Solve (5/9)^(2x+1): Complete the Exponential Expression

Insert the corresponding expression:

$\left(\frac{5}{9}\right)^{2x+1}=$

Video Solution

Solution Steps

00:00 Simplify the following problem

00:04 According to the laws of exponents, a fraction raised to the power (N)

00:07 equals the numerator and denominator raised to the same power (N)

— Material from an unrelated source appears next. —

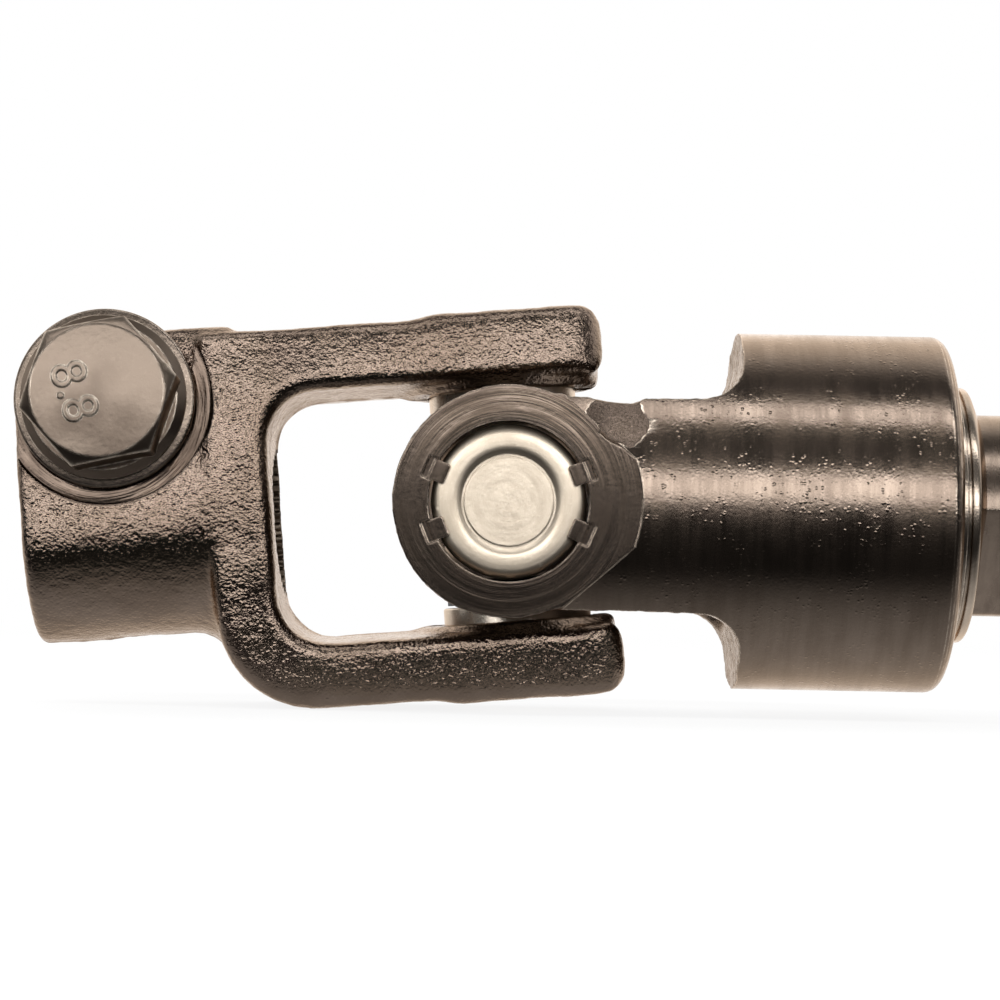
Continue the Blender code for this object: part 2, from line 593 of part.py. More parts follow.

00:11 Note that each exponent (N) contains an addition operation

00:14 We will apply this formula to our exercise

00:17 This is the solution

Step-by-Step Solution

To solve this problem, we'll apply the power of a fraction rule, which states that $\left(\frac{a}{b}\right)^n = \frac{a^n}{b^n}$ .

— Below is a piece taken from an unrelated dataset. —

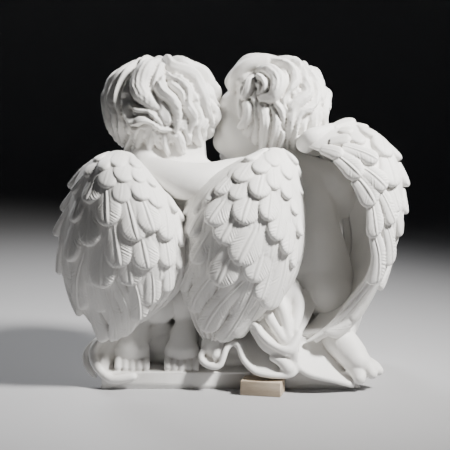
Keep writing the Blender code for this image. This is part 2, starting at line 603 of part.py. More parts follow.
def add_cloth(clay):
    add_sheet(clay, HEM, HEM_BACK, -2, 5)
    add_sheet(clay, RIDGE, RIDGE_BACK, -12, 5)
    # The knot where hem and ridge meet, and the lobe that hangs from it
    add_roll(clay, (47, -102, 44, 3.5), (56, -100, 42, 5), (62, -95, 48, 4.5), (66, -89, 57, 3))
    add_roll(clay, (60, -97, 43, 5.5), (61, -97, 34, 4.5))
    add_roll(clay, (40, -98, 34, 3), (49, -101, 31, 5), (55, -103, 25, 6.5))
    # Cloth and folds in the hollows behind the hem
    add_ball(clay, (-14, -70, 40), (14, 16, 15))
    add_ball(clay, (48, -52, 84), (24, 18, 28))
    add_roll(clay, (24, -84, 58, 5), (36, -93, 43, 5), (58, -97, 36, 3.5))
    add_roll(clay, (2, -70, 56, 5), (-8, -78, 46, 5), (-14, -88, 34, 4))
    # Folds that fall from the right child's hip
    add_roll(clay, (34, -72, 82, 6), (41, -82, 68, 6), (52, -92, 52, 4.5))
    add_roll(clay, (45, -64, 92, 7), (57, -76, 74, 7), (57, -88, 56, 4.5))
    add_roll(clay, (53, -50, 104, 8), (67, -62, 82, 8), (62, -80, 60, 5))
    add_roll(clay, (49, -58, 98, 7), (60, -69, 78, 8), (60, -84, 58, 6))
    add_ball(clay, (56, -88, 46), (10, 8, 9))
    # The folds round the left child's foot
    add_sheet(clay, LEFT_FOLD, LEFT_FOLD_BACK, -2, 7)
    add_roll(
        clay, (-130, -52, 42, 3), (-137, -54, 35, 3.5), (-141, -56, 28, 3.5), (-141, -60, 22, 3.5),
        (-137, -66, 15, 3.5), (-132, -70, 10, 3),
    )
    add_roll(clay, (-120, -38, 44, 8), (-126, -44, 30, 10), (-122, -50, 18, 9))
    add_ball(clay, (-110, -40, 28), (20, 18, 24))
    # Cloth under the bodies, and over the laps down to the front of the plinth
    add_ball(clay, (0, 0, 22), (116, 66, 18), fineness=4)
    add_ball(clay, (-66, -22, 30), (40, 30, 26))
    add_ball(clay, (10, -26, 36), (50, 36, 28))
    add_roll(clay, (6, -6, 40, 40), (8, -20, 84, 22))
    add_ball(clay, (72, -26, 36), (40, 40, 28))
    hem, lap = [], []
    for k in range(FRONT_FOLDS + 1):
        share = 2 * k / FRONT_FOLDS - 1
        hem.append((116 * share, 74 + 3.5 * (-1) ** k, 19 + 2 * math.sin(2.3 * k)))
        lap.append((104 * share, 22 + 2 * (-1) ** k, 62))
    add_sheet(clay, hem, lap, 36, 6, steps=2 * SHEET_STEPS)


# The cast


def plinth_body(parts):
    bpy.ops.mesh.primitive_cube_add(size=1, location=(0, 0, PLINTH_THICKNESS / 2))
    plinth = bpy.context.object
    plinth.name = "plinth_body"
    plinth.scale = (PLINTH_LENGTH, PLINTH_DEPTH, PLINTH_THICKNESS)
    bpy.ops.object.transform_apply(location=True, scale=True)
    edge = plinth.modifiers.new("worn edges", "BEVEL")
    edge.width = PLINTH_EDGE
    edge.segments = 1
    put_in(plinth, parts)
    return plinth


def put_in(made, group):
    for old in list(made.users_collection):
        old.objects.unlink(made)
    group.objects.link(made)


def boolean(made, other, operation):
    cut = made.modifiers.new(operation.lower(), "BOOLEAN")
    cut.operation = operation
    cut.solver = "EXACT"
    cut.object = other


def block(name, group, grow=0.0):
    """The wooden block under the rear overhang, or the seat it needs when it is grown by the clearance."""
    turned_depth = BLOCK_DEPTH * math.cos(BLOCK_TURN) + BLOCK_LENGTH * abs(math.sin(BLOCK_TURN))
    y = -(PLINTH_DEPTH / 2 + CLEARANCE + turned_depth / 2)
    bpy.ops.mesh.primitive_cube_add(size=1, location=(BLOCK_OFFSET, y, BLOCK_HEIGHT / 2))
    made = bpy.context.object
    made.name = name
    made.rotation_euler.z = BLOCK_TURN
    made.scale = (BLOCK_LENGTH + 2 * grow, BLOCK_DEPTH + 2 * grow, BLOCK_HEIGHT + 2 * grow)
    bpy.ops.object.transform_apply(location=False, rotation=False, scale=True)
    put_in(made, group)
    return made


def angel_pair(parts, cutters):
    flesh = Clay()
    add_flesh(flesh)
    add_soles(flesh)
    for head in (LEFT_HEAD, RIGHT_HEAD):
        add_head(flesh, **head)
    body = fuse(flesh, "flesh", FLESH_VOXEL, FLESH_SMOOTHING)

    cloth = Clay()
    add_cloth(cloth)
    drapery = fuse(cloth, "drapery", CLOTH_VOXEL, CLOTH_SMOOTHING)

    clay = Clay()
    clay.add(*mesh_arrays(body))
    clay.add(*mesh_arrays(drapery))
    add_toes(clay)
    for head, locks in ((LEFT_HEAD, LEFT_LOCKS), (RIGHT_HEAD, RIGHT_LOCKS)):
        add_features(clay, **head)
        add_hair(clay, **head, locks=locks)
    add_wing(clay, LEFT_WING, CLOSED_PLUMES, **CLOSED_SHELL)
    add_wing(clay, MIDDLE_WING, CLOSED_PLUMES, **CLOSED_SHELL)
    add_wing(clay, RIGHT_WING, CUPPED_PLUMES, **CUPPED_SHELL)
    # The round root of the right wing, the fringe over the right child's brow, and the kneeling child's seat
    add_roll(clay, (73, -44, 234, 9.5), (79, -50, 241, 8.5), (92, -44, 246, 6), (112, -30, 250, 4))
    for forward in (-7, 0, 7):
        add_roll(
            clay, (36, forward - 4, 313, 6), (18, forward - 2, 309, 7), (6, forward + 2, 299, 7.5),
            (1, forward + 6, 288, 6), (2, forward + 8, 279, 3.5),
        )
    add_ball(clay, (-70, -48, 76), (19, 17, 19))
    skin = fuse(clay, "skin", SKIN_VOXEL, SKIN_SMOOTHING)

    cast = bpy.data.objects.new("angel_pair", thinned(skin, CAST_TRIANGLES))
    parts.objects.link(cast)
    boolean(cast, floor_cutter(cutters), "DIFFERENCE")
    boolean(cast, plinth_body(cutters), "UNION")
    boolean(cast, block("block_seat", cutters, CLEARANCE), "DIFFERENCE")
    for guide in cutters.objects:
        guide.hide_render = True
        guide.display_type = "WIRE"
    return cast


def floor_cutter(cutters):
    """All that lies lower than halfway up the plinth, which the plinth's own body then fills."""
    bpy.ops.mesh.primitive_cube_add(size=1, location=(0, 0, PLINTH_THICKNESS / 2 - 0.05))
    floor = bpy.context.object
    floor.name = "floor_cut"
    floor.scale = (1, 1, 0.1)
    bpy.ops.object.transform_apply(location=True, scale=True)
    put_in(floor, cutters)
    return floor


def build():
    for old in list(bpy.data.objects):
        bpy.data.objects.remove(old)
    parts = collection("angel_figurine")
    cutters = collection("cutters")
    cast = angel_pair(parts, cutters)
    cast.data.materials.append(material("white plaster", WHITE, 0.6))
    prop = block("wooden_prop_block", parts)
    edge = prop.modifiers.new("worn edges", "BEVEL")
    edge.width = BLOCK_EDGE
    edge.segments = 1
    prop.data.materials.append(material("raw wood", WOOD, 0.75))


build()
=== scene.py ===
"""The looks of the winged cherub pair: a finely carved plaster cast, and the raw wooden block under its hem.

The cast is built up as a sculptor builds it. Balls and rolls of clay make the flesh and the cloth, which are
fused and smoothed. Locks of hair, features, toes and fingers are laid on, and all of it is fused again. Each
wing is a skin of its own, run into the shoulders. Places are counted in the squares of a grid that is
GRID_HEIGHT squares high. The figures face +Y, and their backs and wings face the camera at -Y.
"""

import functools
import math

import bmesh
import bpy
import numpy as np
from mathutils import Euler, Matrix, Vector


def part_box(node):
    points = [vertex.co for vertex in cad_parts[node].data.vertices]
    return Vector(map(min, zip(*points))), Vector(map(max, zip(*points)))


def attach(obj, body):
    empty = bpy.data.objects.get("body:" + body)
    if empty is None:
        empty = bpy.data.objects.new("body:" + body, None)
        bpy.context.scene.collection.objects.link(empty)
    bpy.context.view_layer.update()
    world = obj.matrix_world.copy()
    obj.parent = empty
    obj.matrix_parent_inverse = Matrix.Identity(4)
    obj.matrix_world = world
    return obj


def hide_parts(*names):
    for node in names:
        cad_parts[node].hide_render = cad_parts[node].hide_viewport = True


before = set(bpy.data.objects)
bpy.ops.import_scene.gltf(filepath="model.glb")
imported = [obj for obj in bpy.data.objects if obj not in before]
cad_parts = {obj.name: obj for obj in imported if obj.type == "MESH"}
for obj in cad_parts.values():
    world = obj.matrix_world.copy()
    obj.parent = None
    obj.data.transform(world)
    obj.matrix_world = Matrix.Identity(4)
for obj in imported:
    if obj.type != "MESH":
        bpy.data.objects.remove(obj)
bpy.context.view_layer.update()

# The frame's sizes, in metres
BLOCK_LOW, BLOCK_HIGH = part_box("wooden_prop_block")
FIGURE_HEIGHT = 0.2826
PLINTH_LENGTH = 0.219
PLINTH_DEPTH = 0.146
PLINTH_THICKNESS = 0.0145
BLOCK_LENGTH = 0.0345
BLOCK_DEPTH = 0.022
BLOCK_TURN = math.radians(-12)
BLOCK_WEAR = 0.0007
CLEARANCE = 0.0003

# The figures are drawn on a squared grid this many squares high
GRID_HEIGHT = 320
UNIT = FIGURE_HEIGHT / GRID_HEIGHT

# Fineness of the skins: voxels in squares, passes of smoothing, and triangles
FLESH_VOXEL = 1.8
FLESH_SMOOTHING = 18
CLOTH_VOXEL = 1.1
CLOTH_SMOOTHING = 8
SKIN_VOXEL = 0.9
SKIN_SMOOTHING = 1
CAST_TRIANGLES = 196000
WING_VOXEL = 0.6
WING_TRIANGLES = 180000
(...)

Step 1: Recognize the given expression: $\left(\frac{5}{9}\right)^{2x+1}$ .

Step 2: Apply the exponent rule to rewrite the expression. According to the rule, this becomes:

$\left(\frac{5}{9}\right)^{2x+1} = \frac{5^{2x+1}}{9^{2x+1}}$ .

Therefore, the expression can be rewritten as $\frac{5^{2x+1}}{9^{2x+1}}$ .

Among the given choices, the correct option is choice 1: $\frac{5^{2x+1}}{9^{2x+1}}$ .

Thus, the solution to the problem is $\frac{5^{2x+1}}{9^{2x+1}}$ .